The new chief will officially move into the role on Jan. 1 next year. He succeeds Chief Judge Jennifer Togliatti who is term-limited after serving in the role for four years. “I am honored and appreciate the unanimous vote of confidence from my judicial colleagues for me in this leadership role of chief judge,” said Judge Barker. “I want to continue to advance efficiencies and technology at the Eighth Judicial District Court. Chief Judge Togliatti has done an exceptional job of addressing challenging issues and bringing technological advancements to the court. I will continue the momentum to improve court operations and services, and look forward to the challenges the role of chief judge brings.”

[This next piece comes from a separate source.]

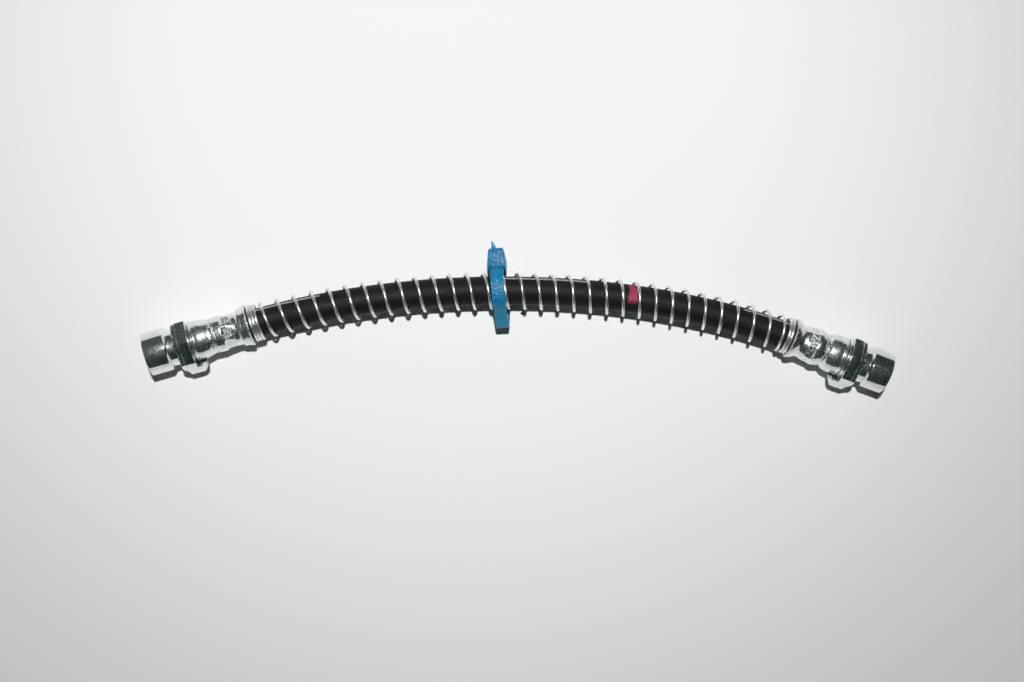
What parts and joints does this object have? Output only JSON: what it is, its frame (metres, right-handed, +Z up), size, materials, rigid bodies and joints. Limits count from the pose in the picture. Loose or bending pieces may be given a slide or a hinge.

Judge Barker took the District Court bench in 2007. He has served on the judicial executive committee for several years, helping to set goals and chart a strategic plan for the court. Prior to serving as a judge, he worked for the District Attorney’s Office and spent some time in private practice. During the last 15 years as a Chief Deputy District Attorney, Judge Barker worked in numerous divisions including, criminal track team chief, screening, and Grand Jury/Financial crimes. He graduated from the University of California Irvine, and received his Juris Doctorate from the Pepperdine School of Law.

Throughout his career, Judge Barker has generously given time to the Bar and Community as a member of the Southern Nevada Disciplinary Board and as a coach with Nevada State Bar sponsored High School Mock Trial program and other programs to advance education on the justice system.